Some of these seem obvious. Of course people weren't talking about telephones or automobiles before they were invented, or about baseball and basketball before those sports became widely popular.
But this isn't just a chart about language. It's a chart about how society evolved during and after the Industrial Revolution, and how language adapts to reflect new ideas and changes in the way we live.
Many of the words refer to new inventions: video, telephone, radio, computers, and so on. "Computer" at first referred to a person who did computation by hand, and then to a type of adding machine, before taking on its modern meaning.
Other words on the list show how the world of work has changed. Words like "weekend," "unemployment," "scheduled," "output," "techniques," and "skills" don't seem particularly modern. But they reflect a profound shift toward modern society. They all entered the language in the late 19th century and early 20th century, as work and society were becoming more structured, urban, standardized, and professionalized. Railroads created the need for standardized timekeeping. The five-day workweek was emerging. So was the modern job — stable employment in an organized workplace hierarchy.
New words show how all the new inventions reflected on the chart — telephones and radio that let people speak over long distances, televisions and video that showed them pictures from far away, airlines and airports that made long-distance travel more feasible — led to a more interconnected world, a sense of the earth as a planet. "Global" and its opposite, "regional," are 20th-century concepts. You also see the rise of international enemies — "Nazi" first appears in the 1910s, but searching the corpus reveals it's usually a misprint or a proper name; it doesn't show up in force until the 1930s. The same is true of "Soviet," which shows up on the chart in the late 19th century in entries that are mostly miscategorized. It's not used in the sense of Soviet Russia until the 1910s.

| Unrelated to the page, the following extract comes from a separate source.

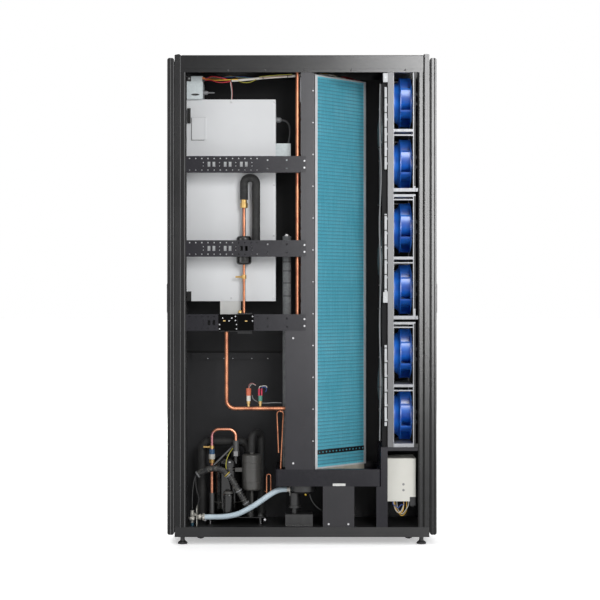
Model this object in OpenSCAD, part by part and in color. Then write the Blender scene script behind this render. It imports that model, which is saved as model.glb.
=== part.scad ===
// In-row cooling unit: a narrow full-height cabinet that stands between server racks.
// +X is the front (cold aisle) door, -X the rear (hot aisle) door, -Y the open service side.
// The origin is on the floor under the middle of the cabinet, +Z up, all sizes in millimetres.

/* [Cabinet] */
// Width of the cabinet across the row
unit_w = 300; // [296:1:320]
// Depth over the two closed doors, without their handles
body_d = 1098; // [1080:1:1140]
// Height over the post caps
unit_h = 2000; // [1990:1:2030]
// Thickness of the sheet metal parts
sheet = 2; // [1.5:0.1:2.5]
// Depth of a corner post along X
post_d = 25; // [22:0.5:28]
// Width of a corner post along Y
post_w = 30; // [28:0.5:34]
// Height of the domed plastic cap on a post
post_cap_h = 7; // [5:0.5:10]
// Distance from the floor to the underside of the base
foot_clear = 30; // [29:0.5:34]
// Height of the base rails
base_rail_h = 40; // [38:0.5:44]
// Height of the head rails
head_rail_h = 53; // [48:0.5:58]
// Height of the thin flange under a head rail
head_flange_h = 16; // [12:0.5:18]
// Width of the upright lip beside each corner post
lip_w = 19; // [15:0.5:20]
// Dark joint between a corner post and its lip
lip_gap = 2; // [1:0.5:4]
// How far inner panels and rails sit behind the outer face of the posts
face_inset = 2; // [1.5:0.1:2.5]

/* [Doors] */
// Thickness of a door
door_t = 28; // [25:0.5:32]
// Gap between a closed door and the posts
door_gap = 2; // [1.8:0.1:3]
// Height of a door's lower edge above the floor
door_low = 39; // [37:0.5:42]
// Gap from a door's upper edge to the roof
door_top_gap = 11; // [10:0.5:16]
// Width of the solid border round a door's grille
door_border = 34; // [30:1:44]
// Radius of the rounded upper and lower ends of a door
door_end_r = 9; // [6:0.5:12]
// Radius of a door's pivot pins
door_pin_r = 4; // [3:0.25:5]
// Distance of the pivot from the door's inner face
pivot_in = 20; // [18:0.5:22]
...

And finally, the chart portrays a society that's more accepting of vulgarity than it used to be. "Fuck" shows up in print mostly in the second half of the 20th century, but it dates back to the 16th century. It just didn't appear in writing very much until the 1960s. Like other words on this list, it doesn't represent a shift in language so much as a shift in society: changes either in how we behave or in how we talk about it.